The present study has not an analytical structure to point out which was the most important microbiological pathway (Anammox, Denitrification, or DNRA) on the nitrogen transformation at each sampling station. However, we raise the hypothesis that the DNRA obtains importance when E. coli that is enough representative in a group more extended of bacteria in upper zones of subtropical eutrophic estuaries, in this case, submitted to high sewage discharges under periods of high river drainage. The rainy period established a strong negative correlation between the oxidized forms of nitrogen (nitrite and nitrate) and E. coli colonies, thereby evidencing a considerable nitrate reduction associated to this bacterial group. This evidence is reinforced in the Crumaú upstream (station 1) during the rainy period since the heterotrophic metabolism of this area was associated with high values of ammoniacal-N/Nitrate ratio and colony-forming units of E. coli.

5. Conclusion

The estuarine systems are submitted to the terrestrial and anthropogenic influence and the nutrients as N and P reveal the terrestrial inputs from land to the estuary as well as the E. coli demonstrate the human influence on the sanitary condition of the hydrological system. Besides it, the aquatic system presents strategies to metabolize the nutrient inputs and the microbial conditions as the case of dissolved oxygen and salinity that act on the E. coli surviving and in availability of nutrients.
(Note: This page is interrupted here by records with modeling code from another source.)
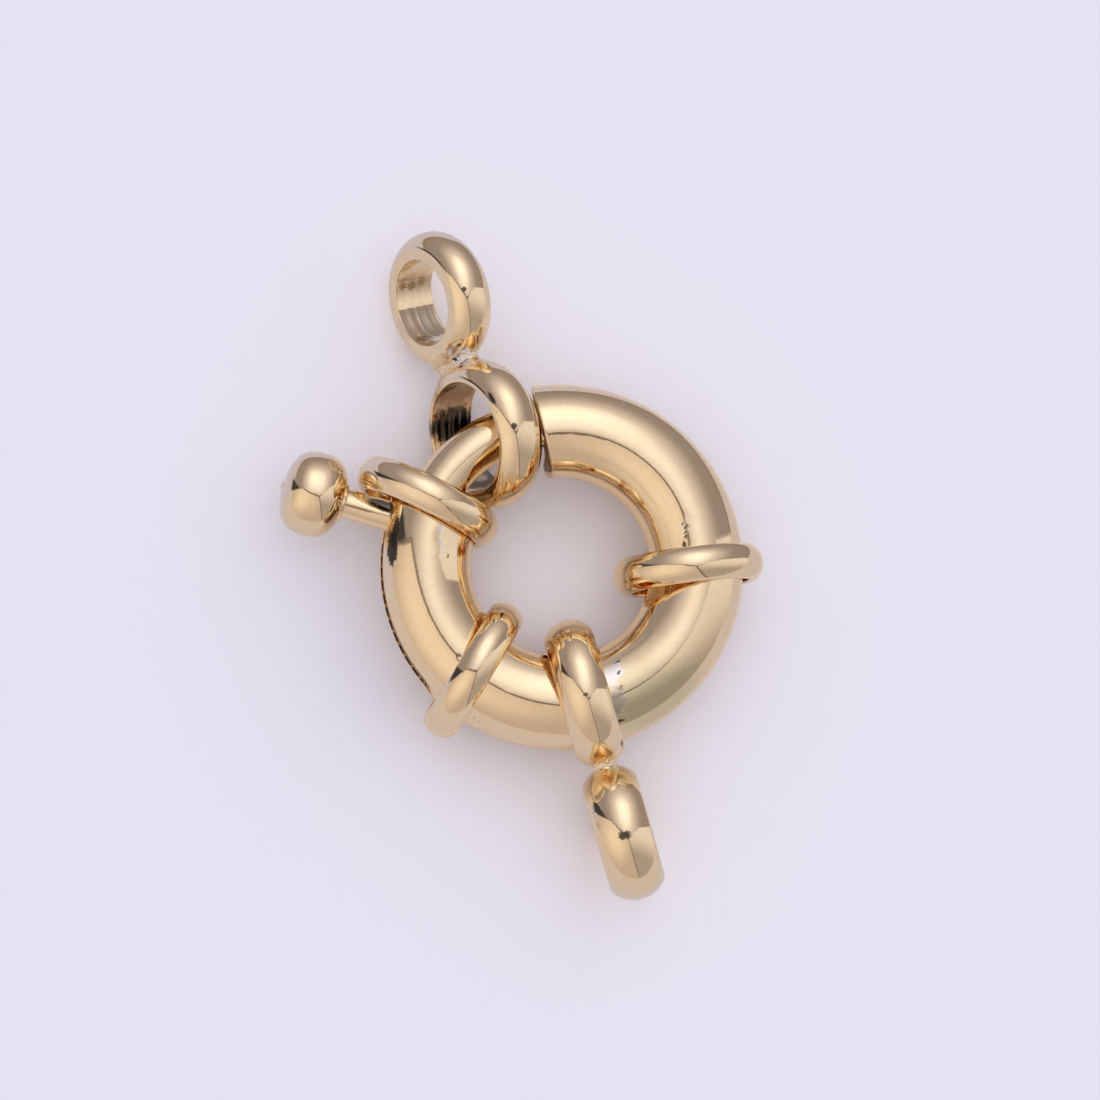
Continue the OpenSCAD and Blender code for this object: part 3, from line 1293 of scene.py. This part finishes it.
@dataclass(frozen=True)
class ThumbKnob:
    """The flattened knob, its shoulder, its small pip and its stem."""

    angle: float = 164.0
    reach: float = 10.55
    diameter: float = 3.48
    thickness: float = 2.60
    stem: float = 0.625
    stem_from: float = 6.93
    sides: int = 160

    def profile(self) -> np.ndarray:
        """Half the outline along the stem.

        Returns:
            Points as (distance along the stem, radius).
        """
        half, wide = self.thickness / 2, self.diameter / 2
        turn = np.linspace(0, math.pi, 61)
        power = 0.80
        along = self.reach - half * np.sign(np.cos(turn)) * np.abs(np.cos(turn)) ** power
        radius = wide * np.sin(turn) ** power
        knob = np.stack([along, radius], 1)
        seat = knob[(knob[:, 1] > self.stem * 1.4) | (knob[:, 0] > self.reach)]
        foot = seat[0, 0]
        stem = np.array([[self.stem_from, 0.0], [self.stem_from, self.stem * 0.9],
                         [self.stem_from + 0.05, self.stem],
                         [self.stem_from + 0.4, self.stem], [self.stem_from + 1.2, self.stem],
                         [foot - 0.25, self.stem], [foot - 0.16, self.stem * 1.02],
                         [foot - 0.10, self.stem * 1.30], [foot - 0.02, self.stem * 1.34],
                         [foot + 0.02, self.stem * 1.31]])
        end = self.reach + half
        pip = np.array([[end + 0.03, 0.16], [end + 0.07, 0.12], [end + 0.09, 0.0]])
        return np.vstack([stem, seat[seat[:, 1] > 0.2], pip])

    def on(self, along: float, left: float, up: float) -> np.ndarray:
        """A point given along the stem, to its left and up, in millimetres."""
        turn = math.radians(self.angle)
        return np.array([along * math.cos(turn) - left * math.sin(turn),
                         along * math.sin(turn) + left * math.cos(turn),
                         PLACE.ring_height + up])

    def build(self, finish: Finish) -> bpy.types.Object:
        """Build and dress the knob and its stem.

        Args:
            finish: its finish.

        Returns:
            The piece.
        """
        outline = self.profile()
        turn = np.linspace(0, 2 * math.pi, self.sides, endpoint=False)
        points = np.stack([np.outer(outline[:, 1], np.cos(turn)),
                           np.outer(outline[:, 1], np.sin(turn)),
                           np.tile(outline[:, 0][:, None], (1, self.sides))], 2)
        stance = turned("Z", self.angle) @ turned("Y", 90)
        skin = Skin("thumb_knob_ball")
        skin.sheet(points @ stance.T + np.array([0, 0, PLACE.ring_height]), wrap_columns=True)
        return hand_in(skin.make(), Body.GATE, finish, ("thumb_knob",))


# The studio.


class Sheet(Enum):
    """Colours of the light tent's sheets, seams and floor as the metal mirrors them."""

    SEAM = (0.15, 0.115, 0.085)
    FOLD = (0.055, 0.055, 0.060)
    STUD = (0.10, 0.085, 0.07)
    LAMP = (1.32, 1.30, 1.24)
    GLOW = (1.02, 0.93, 0.91)
    NORTH = (0.335, 0.295, 0.295)
    WEST_NEAR = (0.950, 0.815, 0.690)
    WEST_FAR = (0.575, 0.485, 0.425)
    EAST_HIGH = (0.860, 0.795, 0.760)
    EAST_LOW = (0.430, 0.385, 0.360)
    HAZE = (0.25, 0.21, 0.20)
    HEM = (0.30, 0.20, 0.14)
    FLOOR_NEAR = (0.690, 0.612, 0.600)
    FLOOR_FAR = (0.628, 0.595, 0.655)
    FLOOR_NORTH = (0.610, 0.590, 0.730)
    BACKDROP = (0.745, 0.735, 0.86)
    SHADE_LOW = (0.64, 0.59, 0.60)
    SHADE_HIGH = (0.80, 0.80, 0.84)

    @property
    def colour(self) -> tuple[float, float, float, float]:
        """The colour with full cover."""
        return (*self.value, 1.0)


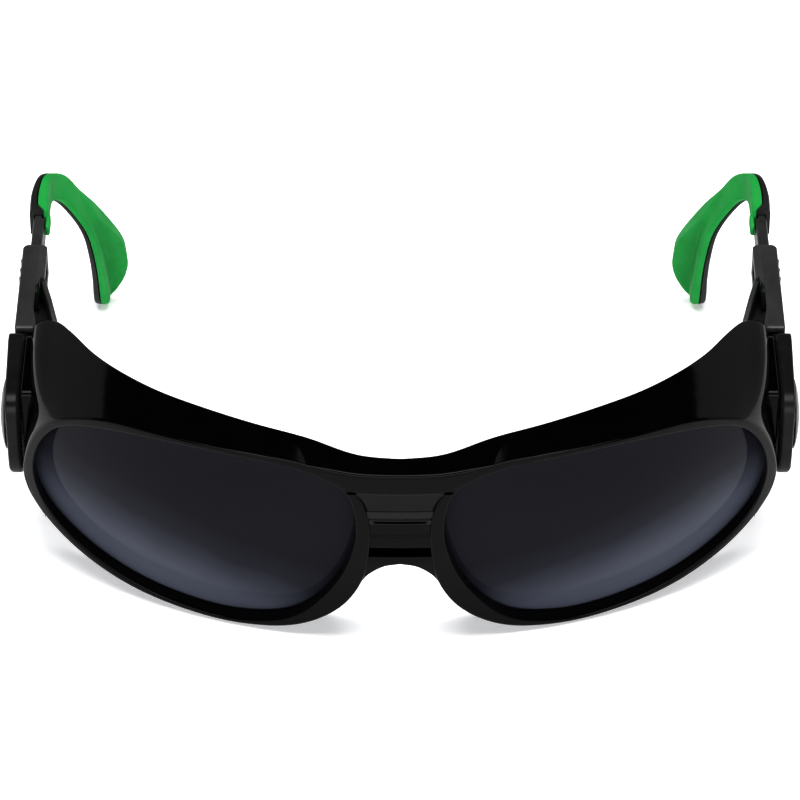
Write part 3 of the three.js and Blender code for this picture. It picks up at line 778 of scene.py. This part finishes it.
finished(front_frame(), "frame", "frame_plastic", FRAME_BLACK, "front_frame")

for name, side in SIDES:
    piece = polished(make_object(f"lens_{name}_body", lens(), side), 40)
    finished(piece, "frame", "lens_tint", LENS, f"lens_{name}")

# ---- tilt hinge --------------------------------------------------------------------------


def carrier_lean(v, w):
    """The carrier's outer face toes in to the front and leans in below the pivot."""
    rear = TOE_IN * CARRIER_REAR
    toed = TOE_IN * v
    heights = [CARRIER_BOTTOM, -5.5, -2, 9, TEMPLE_TOP]
    leaned = np.interp(w, heights, [-1.15, rear - 0.5, rear, rear, rear - 0.1])
    return np.minimum(toed, leaned)


def temple_piece(shape, side):
    """A shape given in the temple's own frame, as an object."""
    return make_object("part", (tilted(shape[0]), shape[1]), side)


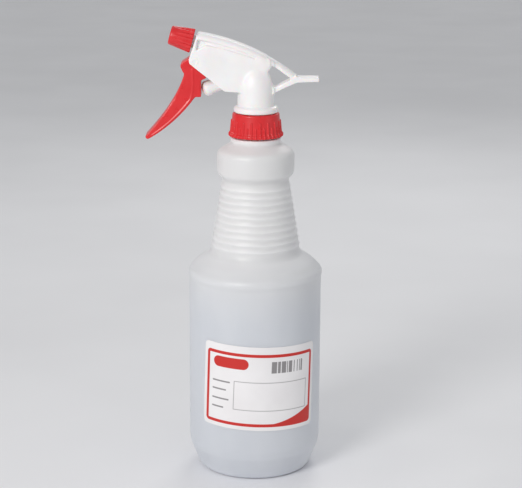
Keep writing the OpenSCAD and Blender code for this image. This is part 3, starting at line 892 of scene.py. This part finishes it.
def round_spine(points):
    """Carries the corner's points from a square onto a circle."""
    depth, outward, nearest = below_spine(points)
    half = np.where(points[:, 0] > TAIL_FROM, TAIL_HALF, CHEEK_HALF)
    side = np.abs(points[:, 1]) - (half - SPINE_ROUND)
    up = SPINE_ROUND - depth
    near = (side > 0) & (up > 0) & (depth > -1) & (nearest > 0) & (nearest < len(SPINE) - 1)
    shrink = np.where(near, np.maximum(side, up) / np.sqrt(side**2 + up**2 + 1e-9), 1)
    new_side, new_up = side * shrink, up * shrink
    out = points.copy()
    out[near, 1] = (np.sign(points[:, 1]) * (half - SPINE_ROUND + new_side))[near]
    move = (new_up - up)[:, None] * outward
    out[near, 0] += move[near, 0]
    out[near, 2] += move[near, 1]
    return out


HINGE_RING_R, HINGE_RING_RISE, HINGE_RING_HALF_WIDTH = 1.9, 0.16, 0.35
HINGE_DIMPLE_R, HINGE_DIMPLE_DEPTH = 1.3, 0.12


def mark_hinge(points):
    """A faint ring round a dimple on each cheek, where the mould forms the seat of the pin."""
    pin = (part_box("pivot_pin")[0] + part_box("pivot_pin")[1]) / 2 / MM
    away = np.hypot(points[:, 0] - pin.x, points[:, 2] - pin.z)
    on_cheek = np.abs(points[:, 1]) > CHEEK_HALF - 0.3
    height = HINGE_RING_RISE * np.exp(-(((away - HINGE_RING_R) / HINGE_RING_HALF_WIDTH) ** 2))
    height -= HINGE_DIMPLE_DEPTH * np.exp(-((away / HINGE_DIMPLE_R) ** 4))
    out = points.copy()
    out[:, 1] += np.where(on_cheek, np.sign(points[:, 1]) * height, 0)
    return out


POCKET_HALF, POCKET_EXTRA = 6.1, 1.3


def deepen_pocket(points):
    """Sinks the floor of the pocket behind the nozzle, and fades out along the strip."""
    side = np.abs(points[:, 1])
    share = np.clip((CHEEK_HALF - side) / (CHEEK_HALF - POCKET_HALF), 0, 1)
    share *= side > POCKET_HALF - 0.5
    share *= np.clip((-26 - points[:, 0]) / 5, 0, 1) * np.clip((points[:, 2] - 269.6) / 0.8, 0, 1)
    out = points.copy()
    out[:, 1] -= np.sign(points[:, 1]) * POCKET_EXTRA * share
    return out


set_points(shroud, mark_hinge(round_spine(deepen_pocket(points_of(shroud)))))


# %% Relax the flow into the sleeve
def relax_where(obj, weight, times, axes=(0, 1, 2)):
    """Moves each point towards the middle of its neighbours, by its own weight, along some axes."""
    points = points_of(obj)
    edges = np.zeros(len(obj.data.edges) * 2, int)
    obj.data.edges.foreach_get("vertices", edges)
    a, b = edges.reshape(-1, 2).T
    count = np.bincount(a, minlength=len(points)) + np.bincount(b, minlength=len(points))
    for _ in range(times):
        for axis in axes:
            total = np.bincount(a, points[b, axis], len(points))
            total += np.bincount(b, points[a, axis], len(points))
            points[:, axis] += weight * (total / np.maximum(count, 1) - points[:, axis])
    set_points(obj, points)


here = points_of(shroud)
ramp_up = np.clip((here[:, 2] - 240.5) / 4, 0, 1) * np.clip((263 - here[:, 2]) / 3, 0, 1)
ramp_side = np.clip((here[:, 0] + 15) / 3, 0, 1) * np.clip((14.5 - here[:, 0]) / 2.5, 0, 1)
outermost = np.clip((np.abs(here[:, 1]) - 6.9) / 0.4, 0, 1)
relax_where(shroud, 0.5 * ramp_up * ramp_side * outermost, 45)
tail_root = np.clip((here[:, 0] - 3) / 3, 0, 1) * np.clip((16 - here[:, 0]) / 3, 0, 1)
tail_root *= np.clip((here[:, 2] - 247) / 4, 0, 1)
relax_where(shroud, 0.5 * tail_root, 220, axes=(1,))
relax_where(shroud, np.full(len(here), 0.3), 2)
dress(shroud, "head", white, "white_plastic", "shroud")

# %% [markdown]
# ## The trigger
# The trigger hangs from a pin between the shroud's cheeks. Its front is a long hollow curve for
# the fingers, its edges are rounded, and a low bead runs down each side near the back edge. The
# bead is raised by lifting the side's points that lie close to a line, so it melts into the side.

# %% Wrap the trigger and raise its bead
trigger = wrapped("trigger_skin", "trigger", SQUARE, 7)
upper_bead = bow((-39.4, 258.5), (-38.2, 247), (-40.4, 240.5), 40)
lower_bead = bow((-40.6, 240), (-51, 226.4), (-64.5, 217.6), 60)
BEAD_LINE = np.array(upper_bead + lower_bead)
BEAD_HEIGHT, BEAD_HALF_WIDTH = 0.32, 0.55
ARM_HALF, GRIP_HALF, GRIP_TOP, CHANNEL_HALF = 5.7, 7.0, 239, 5.05


def raise_bead(points):
    """Lifts a low bead out of each side, along the bead's line."""
    _, gap = nearest_on(BEAD_LINE, points)
    on_side = np.clip((np.abs(points[:, 1]) - 5.2) / 0.4, 0, 1)
    height = BEAD_HEIGHT * np.exp(-((gap / BEAD_HALF_WIDTH) ** 2)) * on_side
    out = points.copy()
    out[:, 1] += np.sign(points[:, 1]) * height
    return out


def widen_grip(points):
    """Spreads the step between the trigger's arm and its wider grip over a long slope."""
    t = np.clip((points[:, 2] - 228) / 15, 0, 1)
    half = GRIP_HALF - (GRIP_HALF - ARM_HALF) * t * t * (3 - 2 * t)
    was = np.where(points[:, 2] > GRIP_TOP, ARM_HALF, GRIP_HALF)
    side = np.abs(points[:, 1])
    stretch = (half - CHANNEL_HALF) / (was - CHANNEL_HALF)
    moved = CHANNEL_HALF + (np.minimum(side, was) - CHANNEL_HALF) * stretch
    out = points.copy()
    out[:, 1] = np.where(side > CHANNEL_HALF, np.sign(points[:, 1]) * moved, points[:, 1])
    return out


set_points(trigger, widen_grip(points_of(trigger)))
step_zone = np.clip(1 - np.abs(points_of(trigger)[:, 2] - GRIP_TOP) / 4, 0, 1)
relax_where(trigger, 0.5 * step_zone, 25, axes=(1,))
set_points(trigger, raise_bead(points_of(trigger)))
dress(trigger, "lever", red, "red_plastic", "trigger")
pump = wrapped("pump_moulding", "pump_body", SQUARE * 0.9, 3)
dress(pump, "head", white, "white_plastic", "pump_body")

# %% [markdown]
# ## The pin and the small parts
# The pin that the trigger hangs on shows as a small round dimple in each cheek. It is turned,
# with a rounded end. The parts that stay inside, from the dip tube to the seals, keep their
# working shapes, which are plain turned forms, and only take their finish.

# %% Turn the pin
pin_low, pin_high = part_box("pivot_pin")
pin_place = Matrix.Translation((pin_low + pin_high) / 2) @ Matrix.Rotation(math.pi / 2, 4, "X")
half = (pin_high.y - pin_low.y) / 2 / MM
PIN_EDGE = 0.3
pin_line = [(0, -half)] + arc((1.5 - PIN_EDGE, PIN_EDGE - half), PIN_EDGE, -90, 0, 4)
pin_line += arc((1.5 - PIN_EDGE, half - PIN_EDGE), PIN_EDGE, 0, 90, 4) + [(0, half)]
pin = turned("hinge_pin", short_steps(pin_line, 1.5), 48, pin_place, closed=False)
dress(pin, "head", white, "white_plastic", "pivot_pin")

# %% Finish the parts inside
inside_finishes = {
    "dip_tube": tubing, "tube_holder": white, "gasket": liner, "inlet_ball": steel,
    "piston_seal": rubber, "vent_seal": rubber, "discharge_valve": rubber,
    "swirl_insert": white, "nozzle_seal": rubber, "barrel_plug": white,
}
for node, chosen in inside_finishes.items():
    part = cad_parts[node]
    if not part.material_slots:
        part.data.materials.append(chosen)
    for place_for_finish in part.material_slots:
        place_for_finish.material = chosen
print("parts inside with a finish:", len(inside_finishes))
In this study, the results involving concentrations of dissolved inorganic nutrients and E. coli colonies in the environmental context considering river flow and physical and chemical distribution revealed distinct surface water biogeochemical behavior observed between dry and rainy weather conditions. In general, this study showed that the freshwater runoffs drive considerably the availability of nutrients, N-forms, and E. coli input, which together act on the microbial metabolism of this upper zone of the Bertioga estuarine Channel. The Crumaú River presented a lower self-depuration during the rainy period due to the fresher sewage (recently introduced), which was pointed out by the high concentrations of nutrients and E. coli observed in the surface waters of the downstream stations.

In both periods, the low oxygen saturation and high ammoniacal-N concentration demonstrated a domain of heterotrophic metabolism in the Crumaú upstream. On the other hand, in the downstream stations, the higher nutrient concentration and lower oxygen saturation observed in the rainy period responded to intensifying the river flow and the leaching of their banks. In summary, it is possible to attribute evident alternation in metabolism predominance (from autotrophic to heterotrophic) in the downstream zones of these tributary rivers of the Bertioga channel during events of high river flows. So, the influence of the river flow was evaluated and it is recommended a continuity of this kind of observation to better understand the metabolic processes that occur in the coastal zone with intense hydrodynamic and in different rain regimes.


The authors wish to express their gratitude to the João Miragaia Schmiegelow and João Alberto professors of Santa Cecília University, as well as to the employees of the Departments of Ecotoxicology, Biology and Chemistry of the same university.

Conflicts of Interest

The authors declare no conflicts of interest regarding the publication of this paper.